My questions are as follows:

  • How exactly will the patch be personalized to meet the biological needs of each user? How will patients manage and regulate this from patch to patch? Is the goal to calibrate a single patch for the user or a series of patches as the user’s needs and environment changes?
  • Can the patches be customized and fabricated using today’s commercial 3D printing technology?
  • Will blood glucose levels still need to be checked regularly using current methods in order to assess and align the patch’s effectiveness and accuracy?
  • Can the patch’s data on blood glucose levels and insulin dosages be uploaded onto mobile devices in order to be monitored by the patient’s health professionals and family members?
  • Might the patch be used in conjunction with or even integrated into the Apple Watch as a medical app?
  • Can other medications that a person with diabetes is taking also be administered, monitored and regulated with the patch, perhaps making it even “smarter”?

5 thoughts on “Medical Researchers are Developing a “Smart Insulin Patch”

  1. Thank you for the great post, Alan!
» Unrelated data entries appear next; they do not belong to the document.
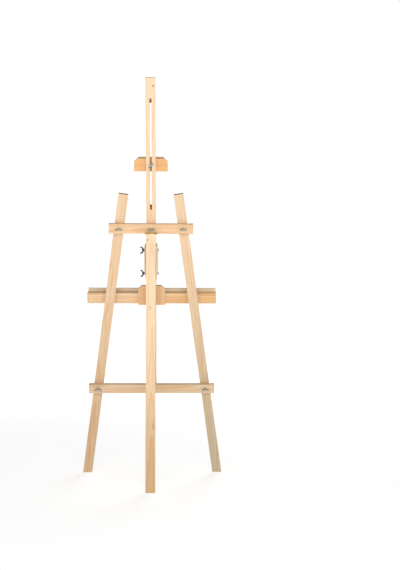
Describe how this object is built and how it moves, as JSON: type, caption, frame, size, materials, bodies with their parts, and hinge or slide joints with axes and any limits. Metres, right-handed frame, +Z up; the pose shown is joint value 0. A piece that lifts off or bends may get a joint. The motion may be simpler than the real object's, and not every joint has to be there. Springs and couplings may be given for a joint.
{
  "type": "studio easel",
  "caption": "Wooden A-frame studio easel with a slotted mast, sliding canvas tray, sliding top clamp, crossbars with wing nuts and a hinged rear leg.",
  "frame": {"origin": "on the floor under the middle of the overall box, between the three feet", "axes": "+Z up, +X to the right of a painter who stands on the -Y side, +Y towards the rear leg"},
  "size_m": [0.6238, 0.441, 1.6912],
  "materials": {
    "pine": "planed light pine, satin and unvarnished",
    "warm_pine": "planed pine of a warmer, more orange tone",
    "zinc_steel": "zinc-plated steel, slightly dulled",
    "brass": "dull plated brass"
  },
  "bodies": {
    "frame": {"hinge_pin": "brass", "hinge_screw_1": "brass", "hinge_screw_2": "brass", "hinge_upper_leaf": "brass", "left_leg": "pine", "lower_crossbar": "pine", "lower_left_bolt": "zinc_steel", "lower_left_washer": "zinc_steel", "lower_right_bolt": "zinc_steel", "lower_right_washer": "zinc_steel", "mast": "pine", "mast_screw_1": "zinc_steel", "mast_screw_2": "zinc_steel", "right_leg": "pine", "upper_centre_bolt": "zinc_steel", "upper_centre_washer": "zinc_steel", "upper_crossbar": "pine", "upper_left_bolt": "zinc_steel", "upper_left_washer": "zinc_steel", "upper_right_bolt": "zinc_steel", "upper_right_washer": "zinc_steel"},
    "rear_leg_body": {"rear_leg": "pine", "hinge_lower_leaf": "brass", "hinge_screw_3": "brass", "hinge_screw_4": "brass"},
    "shelf_carriage": {"bracket_plate": "warm_pine", "carriage_lower_bolt": "zinc_steel", "carriage_lower_washer": "zinc_steel", "carriage_upper_bolt": "zinc_steel", "carriage_upper_washer": "zinc_steel", "left_cheek": "pine", "left_cheek_screw_1": "zinc_steel", "left_cheek_screw_2": "zinc_steel", "rail_screw_1": "zinc_steel", "rail_screw_2": "zinc_steel", "right_cheek": "pine", "right_cheek_screw_1": "zinc_steel", "right_cheek_screw_2": "zinc_steel", "shelf_carrier": "pine", "shelf_rail": "pine", "tray_floor": "pine", "tray_lip": "pine", "tray_screw_1": "zinc_steel", "tray_screw_2": "zinc_steel", "tray_screw_3": "zinc_steel"},
    "top_clamp": {"clamp_bolt": "zinc_steel", "clamp_ledge": "pine", "clamp_lip": "pine", "clamp_plate": "warm_pine", "clamp_screw_1": "zinc_steel", "clamp_screw_2": "zinc_steel", "clamp_washer": "zinc_steel"},
    "carriage_lower_wing_nut_body": {"carriage_lower_wing_nut": "zinc_steel"},
    "carriage_upper_wing_nut_body": {"carriage_upper_wing_nut": "zinc_steel"},
    "clamp_wing_nut_body": {"clamp_wing_nut": "zinc_steel"},
    "lower_left_wing_nut_body": {"lower_left_wing_nut": "zinc_steel"},
    "lower_right_wing_nut_body": {"lower_right_wing_nut": "zinc_steel"},
    "upper_centre_wing_nut_body": {"upper_centre_wing_nut": "zinc_steel"},
    "upper_left_wing_nut_body": {"upper_left_wing_nut": "zinc_steel"},
    "upper_right_wing_nut_body": {"upper_right_wing_nut": "zinc_steel"}
  },
  "joints": [
    {"name": "rear_leg_fold", "type": "hinge", "parent": "frame", "child": "rear_leg_body", "pos_m": [0, 0.091, 1.06928], "axis": [1, 0, 0], "range_deg": [-16, 0]},
    {"name": "shelf_height", "type": "slide", "parent": "frame", "child": "shelf_carriage", "axis": [0, 0.2419, 0.9703], "range_m": [-0.465, 0.05]},
    {"name": "top_clamp_height", "type": "slide", "parent": "frame", "child": "top_clamp", "axis": [0, 0.2419, 0.9703], "range_m": [-0.16, 0.24]},
    {"name": "carriage_lower_nut_turn", "type": "hinge", "parent": "shelf_carriage", "child": "carriage_lower_wing_nut_body", "pos_m": [0.038, 0.03355, 0.90335], "axis": [1, 0, 0], "continuous": true},
    {"name": "carriage_upper_nut_turn", "type": "hinge", "parent": "shelf_carriage", "child": "carriage_upper_wing_nut_body", "pos_m": [0.038, 0.05799, 1.00135], "axis": [1, 0, 0], "continuous": true},
    {"name": "clamp_nut_turn", "type": "hinge", "parent": "top_clamp", "child": "clamp_wing_nut_body", "pos_m": [0, 0.14193, 1.34629], "axis": [0, 0.9703, -0.2419], "continuous": true},
    {"name": "lower_left_nut_turn", "type": "hinge", "parent": "frame", "child": "lower_left_wing_nut_body", "pos_m": [-0.2331, -0.0709, 0.39347], "axis": [0, 0.9703, -0.2419], "continuous": true},
    {"name": "lower_right_nut_turn", "type": "hinge", "parent": "frame", "child": "lower_right_wing_nut_body", "pos_m": [0.2331, -0.0709, 0.39347], "axis": [0, 0.9703, -0.2419], "continuous": true},
    {"name": "upper_centre_nut_turn", "type": "hinge", "parent": "frame", "child": "upper_centre_wing_nut_body", "pos_m": [0, 0.10183, 1.08627], "axis": [0, 0.9703, -0.2419], "continuous": true},
    {"name": "upper_left_nut_turn", "type": "hinge", "parent": "frame", "child": "upper_left_wing_nut_body", "pos_m": [-0.133, 0.10183, 1.08627], "axis": [0, 0.9703, -0.2419], "continuous": true},
    {"name": "upper_right_nut_turn", "type": "hinge", "parent": "frame", "child": "upper_right_wing_nut_body", "pos_m": [0.133, 0.10183, 1.08627], "axis": [0, 0.9703, -0.2419], "continuous": true}
  ]
}
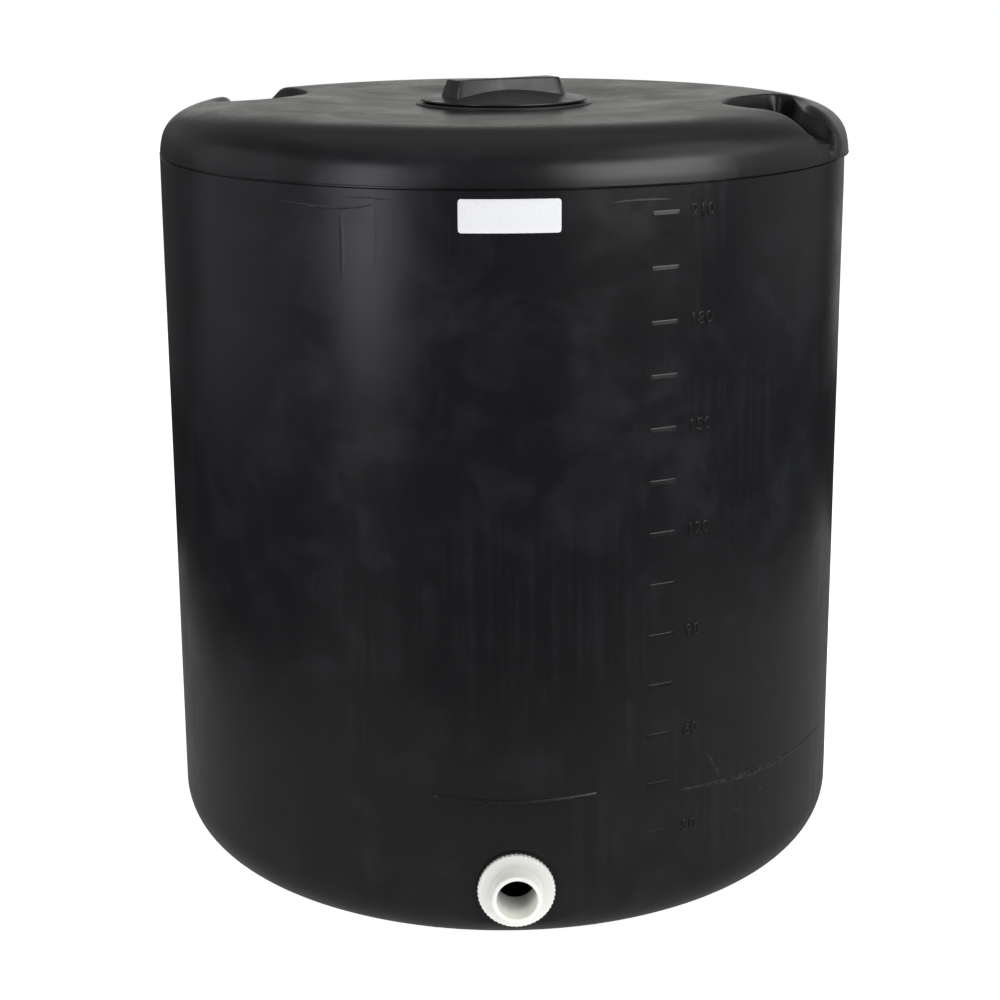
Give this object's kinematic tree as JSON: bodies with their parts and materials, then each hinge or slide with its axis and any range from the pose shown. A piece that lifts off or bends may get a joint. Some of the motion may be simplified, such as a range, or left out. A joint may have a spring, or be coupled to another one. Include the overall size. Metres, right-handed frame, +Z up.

I love how you integrate all these articles and put forward these interesting questions! Like you, I find this topic of smart insulin patch very intriguing. It looks very promising as a closed loop system to solve the “test and inject multiple times a day” problem. It is an alternative to the mechanical closed loop system that connects a CGM with a pump and using data from CGM to determine insulin administration from the pump. At first glance, this patch not only has more advantage compared to traditional testing and injection methods, but is also better than the other closed loop systems.

    First, the patch does not seem to involve external connections. The patch is all. There is no tube for pumps or CGM, no sensor, no bump, no devices. All the patient would feel is the adhesives. This feature not only solves the issue of esthetics, but can also address many people’s concern about displace of the tubes during exercise and sleeping.

    Second, it forms a closed loop. Similar to the now developing artificial pancreas, the needles on the patch can sense gluconic acid in the skin and administer insulin in a similar way that beta cells do. This closed loop can potentially allow people with any health condition to live with diabetes hands free for as long as the patch works. This is perhaps what the UNC article refers to as personalizing.
    Third, no additional equipment or software is necessary to form a closed loop. In contrast, the current workaround connecting a CGM and a pump requires a smart phone app to work.

    Fourth, the patch can reduce discomfort from traditional injections and testing because of how small the needles are. This characteristic can potentially help people with a fear of needles or find it uncomfortable to manage diabetes in public.

    This list goes on. However, on a second thought, the patch may still have some issues that the current CGM has. For example, it tests gluconic acid levels and based on it injects insulin. Although for many people gluconic levels give accurate blood sugar readings, some people have complained that it is inaccurate. If this is the case, because the patch shows no readings, it would be harder for people to identify a dangerous high or low fast enough. Also, people with allergic reactions to adhesives may still experience the same problem.

    Nevertheless, it is encouraging to see the development of the smart insulin patch and the rapid advancement of diabetes management technology. Perhaps these new technologies can pave the way to a real cure.